Return each entry exactly, with none missing.

--- BEGIN ---

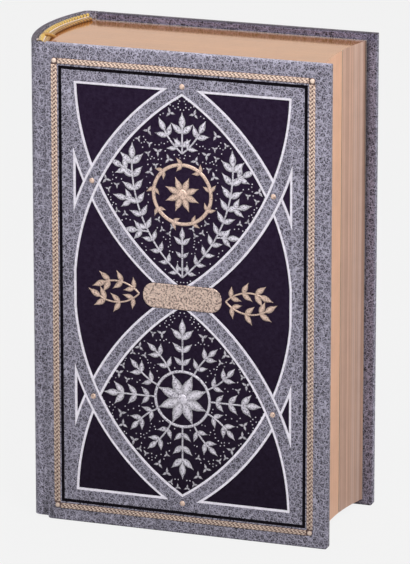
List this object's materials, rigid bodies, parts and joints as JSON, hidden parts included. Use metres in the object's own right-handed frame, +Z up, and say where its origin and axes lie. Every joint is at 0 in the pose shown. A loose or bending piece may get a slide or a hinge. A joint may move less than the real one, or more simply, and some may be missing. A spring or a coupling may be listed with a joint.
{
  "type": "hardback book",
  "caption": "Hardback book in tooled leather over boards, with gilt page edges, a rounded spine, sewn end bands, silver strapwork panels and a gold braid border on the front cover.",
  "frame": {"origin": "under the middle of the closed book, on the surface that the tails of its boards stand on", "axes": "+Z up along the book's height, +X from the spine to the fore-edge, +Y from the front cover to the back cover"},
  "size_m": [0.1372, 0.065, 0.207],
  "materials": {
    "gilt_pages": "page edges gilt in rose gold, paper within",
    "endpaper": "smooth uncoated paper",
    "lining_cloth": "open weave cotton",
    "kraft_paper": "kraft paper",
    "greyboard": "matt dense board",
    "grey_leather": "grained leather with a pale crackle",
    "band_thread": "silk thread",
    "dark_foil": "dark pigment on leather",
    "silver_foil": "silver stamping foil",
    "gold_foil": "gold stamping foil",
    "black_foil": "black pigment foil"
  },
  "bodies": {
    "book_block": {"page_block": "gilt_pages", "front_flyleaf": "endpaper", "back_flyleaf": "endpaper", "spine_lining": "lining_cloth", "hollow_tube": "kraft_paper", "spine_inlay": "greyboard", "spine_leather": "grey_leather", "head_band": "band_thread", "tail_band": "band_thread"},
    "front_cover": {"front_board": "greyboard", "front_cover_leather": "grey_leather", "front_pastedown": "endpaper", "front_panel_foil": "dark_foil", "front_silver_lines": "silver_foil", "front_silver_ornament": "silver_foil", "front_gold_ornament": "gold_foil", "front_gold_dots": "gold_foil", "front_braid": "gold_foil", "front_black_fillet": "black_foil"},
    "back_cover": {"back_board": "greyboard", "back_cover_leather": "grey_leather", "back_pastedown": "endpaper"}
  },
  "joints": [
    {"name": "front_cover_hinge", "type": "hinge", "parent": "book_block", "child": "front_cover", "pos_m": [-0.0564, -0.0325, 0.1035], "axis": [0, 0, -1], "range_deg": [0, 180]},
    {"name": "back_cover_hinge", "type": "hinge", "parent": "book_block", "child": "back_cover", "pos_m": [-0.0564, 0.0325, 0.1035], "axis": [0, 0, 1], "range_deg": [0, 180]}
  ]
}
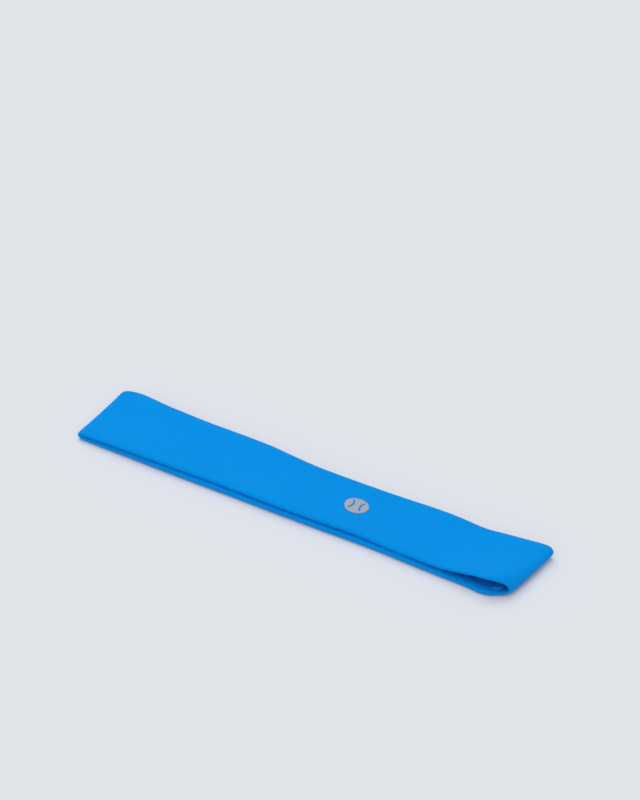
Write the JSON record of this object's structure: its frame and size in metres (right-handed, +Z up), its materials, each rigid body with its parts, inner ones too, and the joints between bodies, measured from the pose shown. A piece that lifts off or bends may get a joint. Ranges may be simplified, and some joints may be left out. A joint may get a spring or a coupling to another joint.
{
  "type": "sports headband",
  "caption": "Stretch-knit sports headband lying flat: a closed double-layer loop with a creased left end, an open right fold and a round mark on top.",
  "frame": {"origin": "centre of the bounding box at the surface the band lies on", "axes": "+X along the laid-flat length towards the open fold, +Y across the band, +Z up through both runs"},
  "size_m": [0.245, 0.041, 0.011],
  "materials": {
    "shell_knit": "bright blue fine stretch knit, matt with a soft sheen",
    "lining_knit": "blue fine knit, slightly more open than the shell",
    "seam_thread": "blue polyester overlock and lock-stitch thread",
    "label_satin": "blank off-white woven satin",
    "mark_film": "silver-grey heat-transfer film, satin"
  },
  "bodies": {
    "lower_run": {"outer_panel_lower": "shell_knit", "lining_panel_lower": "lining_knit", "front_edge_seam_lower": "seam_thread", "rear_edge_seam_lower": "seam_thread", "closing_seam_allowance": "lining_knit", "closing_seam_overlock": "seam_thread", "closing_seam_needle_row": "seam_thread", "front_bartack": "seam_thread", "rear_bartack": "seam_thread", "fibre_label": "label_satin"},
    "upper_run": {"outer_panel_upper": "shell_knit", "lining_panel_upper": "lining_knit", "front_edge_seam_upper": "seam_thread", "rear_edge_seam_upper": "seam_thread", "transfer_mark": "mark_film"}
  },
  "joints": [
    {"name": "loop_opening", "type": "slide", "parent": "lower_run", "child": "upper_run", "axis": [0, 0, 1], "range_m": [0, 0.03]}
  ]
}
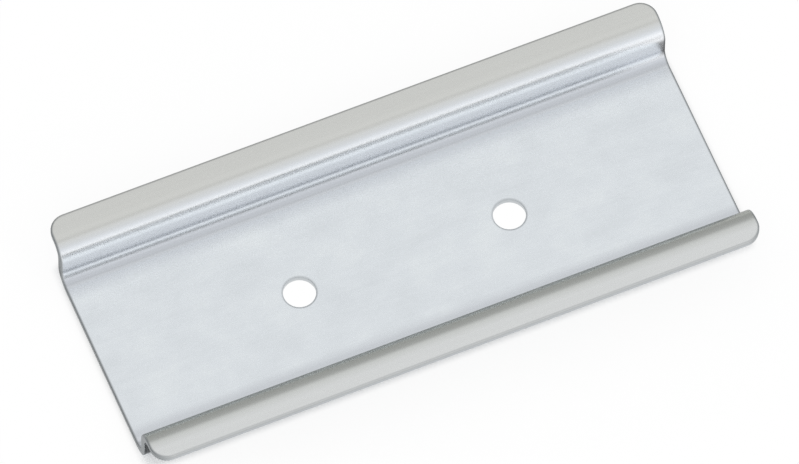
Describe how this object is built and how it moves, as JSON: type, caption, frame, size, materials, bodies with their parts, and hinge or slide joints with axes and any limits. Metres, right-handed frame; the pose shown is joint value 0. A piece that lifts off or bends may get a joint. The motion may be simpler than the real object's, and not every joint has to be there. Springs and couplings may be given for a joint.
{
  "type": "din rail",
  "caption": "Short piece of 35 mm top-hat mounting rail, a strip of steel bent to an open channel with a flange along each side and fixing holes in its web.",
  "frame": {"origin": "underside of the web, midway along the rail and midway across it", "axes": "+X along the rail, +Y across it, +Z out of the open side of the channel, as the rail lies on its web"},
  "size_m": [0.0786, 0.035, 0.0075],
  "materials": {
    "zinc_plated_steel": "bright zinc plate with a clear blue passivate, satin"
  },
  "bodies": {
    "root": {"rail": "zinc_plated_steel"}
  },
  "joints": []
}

--- END ---

**Reply**:
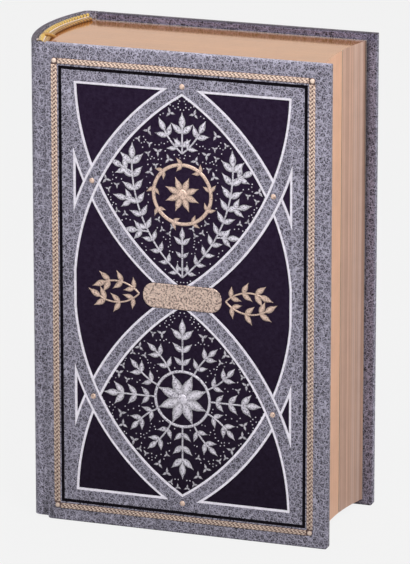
List this object's materials, rigid bodies, parts and joints as JSON, hidden parts included. Use metres in the object's own right-handed frame, +Z up, and say where its origin and axes lie. Every joint is at 0 in the pose shown. A loose or bending piece may get a slide or a hinge. A joint may move less than the real one, or more simply, and some may be missing. A spring or a coupling may be listed with a joint.
{
  "type": "hardback book",
  "caption": "Hardback book in tooled leather over boards, with gilt page edges, a rounded spine, sewn end bands, silver strapwork panels and a gold braid border on the front cover.",
  "frame": {"origin": "under the middle of the closed book, on the surface that the tails of its boards stand on", "axes": "+Z up along the book's height, +X from the spine to the fore-edge, +Y from the front cover to the back cover"},
  "size_m": [0.1372, 0.065, 0.207],
  "materials": {
    "gilt_pages": "page edges gilt in rose gold, paper within",
    "endpaper": "smooth uncoated paper",
    "lining_cloth": "open weave cotton",
    "kraft_paper": "kraft paper",
    "greyboard": "matt dense board",
    "grey_leather": "grained leather with a pale crackle",
    "band_thread": "silk thread",
    "dark_foil": "dark pigment on leather",
    "silver_foil": "silver stamping foil",
    "gold_foil": "gold stamping foil",
    "black_foil": "black pigment foil"
  },
  "bodies": {
    "book_block": {"page_block": "gilt_pages", "front_flyleaf": "endpaper", "back_flyleaf": "endpaper", "spine_lining": "lining_cloth", "hollow_tube": "kraft_paper", "spine_inlay": "greyboard", "spine_leather": "grey_leather", "head_band": "band_thread", "tail_band": "band_thread"},
    "front_cover": {"front_board": "greyboard", "front_cover_leather": "grey_leather", "front_pastedown": "endpaper", "front_panel_foil": "dark_foil", "front_silver_lines": "silver_foil", "front_silver_ornament": "silver_foil", "front_gold_ornament": "gold_foil", "front_gold_dots": "gold_foil", "front_braid": "gold_foil", "front_black_fillet": "black_foil"},
    "back_cover": {"back_board": "greyboard", "back_cover_leather": "grey_leather", "back_pastedown": "endpaper"}
  },
  "joints": [
    {"name": "front_cover_hinge", "type": "hinge", "parent": "book_block", "child": "front_cover", "pos_m": [-0.0564, -0.0325, 0.1035], "axis": [0, 0, -1], "range_deg": [0, 180]},
    {"name": "back_cover_hinge", "type": "hinge", "parent": "book_block", "child": "back_cover", "pos_m": [-0.0564, 0.0325, 0.1035], "axis": [0, 0, 1], "range_deg": [0, 180]}
  ]
}
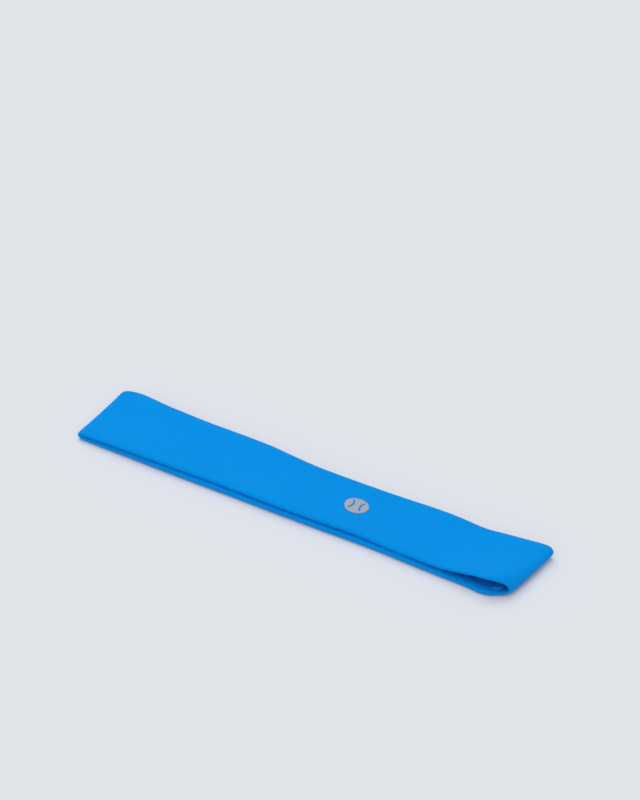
Write the JSON record of this object's structure: its frame and size in metres (right-handed, +Z up), its materials, each rigid body with its parts, inner ones too, and the joints between bodies, measured from the pose shown. A piece that lifts off or bends may get a joint. Ranges may be simplified, and some joints may be left out. A joint may get a spring or a coupling to another joint.
{
  "type": "sports headband",
  "caption": "Stretch-knit sports headband lying flat: a closed double-layer loop with a creased left end, an open right fold and a round mark on top.",
  "frame": {"origin": "centre of the bounding box at the surface the band lies on", "axes": "+X along the laid-flat length towards the open fold, +Y across the band, +Z up through both runs"},
  "size_m": [0.245, 0.041, 0.011],
  "materials": {
    "shell_knit": "bright blue fine stretch knit, matt with a soft sheen",
    "lining_knit": "blue fine knit, slightly more open than the shell",
    "seam_thread": "blue polyester overlock and lock-stitch thread",
    "label_satin": "blank off-white woven satin",
    "mark_film": "silver-grey heat-transfer film, satin"
  },
  "bodies": {
    "lower_run": {"outer_panel_lower": "shell_knit", "lining_panel_lower": "lining_knit", "front_edge_seam_lower": "seam_thread", "rear_edge_seam_lower": "seam_thread", "closing_seam_allowance": "lining_knit", "closing_seam_overlock": "seam_thread", "closing_seam_needle_row": "seam_thread", "front_bartack": "seam_thread", "rear_bartack": "seam_thread", "fibre_label": "label_satin"},
    "upper_run": {"outer_panel_upper": "shell_knit", "lining_panel_upper": "lining_knit", "front_edge_seam_upper": "seam_thread", "rear_edge_seam_upper": "seam_thread", "transfer_mark": "mark_film"}
  },
  "joints": [
    {"name": "loop_opening", "type": "slide", "parent": "lower_run", "child": "upper_run", "axis": [0, 0, 1], "range_m": [0, 0.03]}
  ]
}
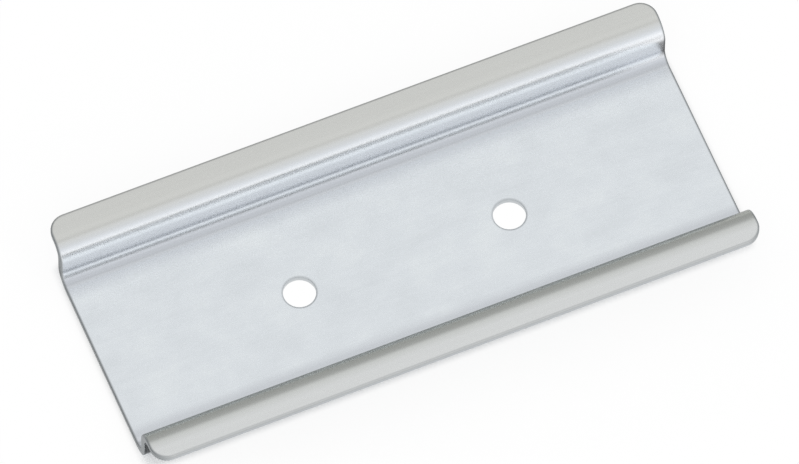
Describe how this object is built and how it moves, as JSON: type, caption, frame, size, materials, bodies with their parts, and hinge or slide joints with axes and any limits. Metres, right-handed frame; the pose shown is joint value 0. A piece that lifts off or bends may get a joint. The motion may be simpler than the real object's, and not every joint has to be there. Springs and couplings may be given for a joint.
{
  "type": "din rail",
  "caption": "Short piece of 35 mm top-hat mounting rail, a strip of steel bent to an open channel with a flange along each side and fixing holes in its web.",
  "frame": {"origin": "underside of the web, midway along the rail and midway across it", "axes": "+X along the rail, +Y across it, +Z out of the open side of the channel, as the rail lies on its web"},
  "size_m": [0.0786, 0.035, 0.0075],
  "materials": {
    "zinc_plated_steel": "bright zinc plate with a clear blue passivate, satin"
  },
  "bodies": {
    "root": {"rail": "zinc_plated_steel"}
  },
  "joints": []
}